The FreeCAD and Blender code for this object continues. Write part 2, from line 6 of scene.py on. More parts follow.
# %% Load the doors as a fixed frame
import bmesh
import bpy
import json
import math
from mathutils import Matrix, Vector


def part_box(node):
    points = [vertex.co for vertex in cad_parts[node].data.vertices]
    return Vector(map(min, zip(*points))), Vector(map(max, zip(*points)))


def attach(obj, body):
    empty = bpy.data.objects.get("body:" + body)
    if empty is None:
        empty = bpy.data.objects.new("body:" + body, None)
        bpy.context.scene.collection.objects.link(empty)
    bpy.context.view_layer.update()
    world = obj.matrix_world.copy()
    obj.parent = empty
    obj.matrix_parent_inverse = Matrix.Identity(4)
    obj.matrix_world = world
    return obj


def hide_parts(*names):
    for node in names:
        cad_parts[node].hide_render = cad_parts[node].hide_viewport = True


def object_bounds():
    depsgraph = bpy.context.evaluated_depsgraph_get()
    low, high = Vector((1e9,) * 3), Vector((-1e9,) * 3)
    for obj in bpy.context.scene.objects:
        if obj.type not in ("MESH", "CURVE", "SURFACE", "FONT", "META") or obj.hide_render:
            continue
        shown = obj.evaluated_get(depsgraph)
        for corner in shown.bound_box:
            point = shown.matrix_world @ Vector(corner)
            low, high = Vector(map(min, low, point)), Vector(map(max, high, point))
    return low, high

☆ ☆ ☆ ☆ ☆

• Task
Retype exactly the lines above, from the one with "world = obj.matrix_world.copy()" through the one with "for corner in", inclusive.

• Written answer
    world = obj.matrix_world.copy()
    obj.parent = empty
    obj.matrix_parent_inverse = Matrix.Identity(4)
    obj.matrix_world = world
    return obj


def hide_parts(*names):
    for node in names:
        cad_parts[node].hide_render = cad_parts[node].hide_viewport = True


def object_bounds():
    depsgraph = bpy.context.evaluated_depsgraph_get()
    low, high = Vector((1e9,) * 3), Vector((-1e9,) * 3)
    for obj in bpy.context.scene.objects:
        if obj.type not in ("MESH", "CURVE", "SURFACE", "FONT", "META") or obj.hide_render:
            continue
        shown = obj.evaluated_get(depsgraph)
        for corner in shown.bound_box:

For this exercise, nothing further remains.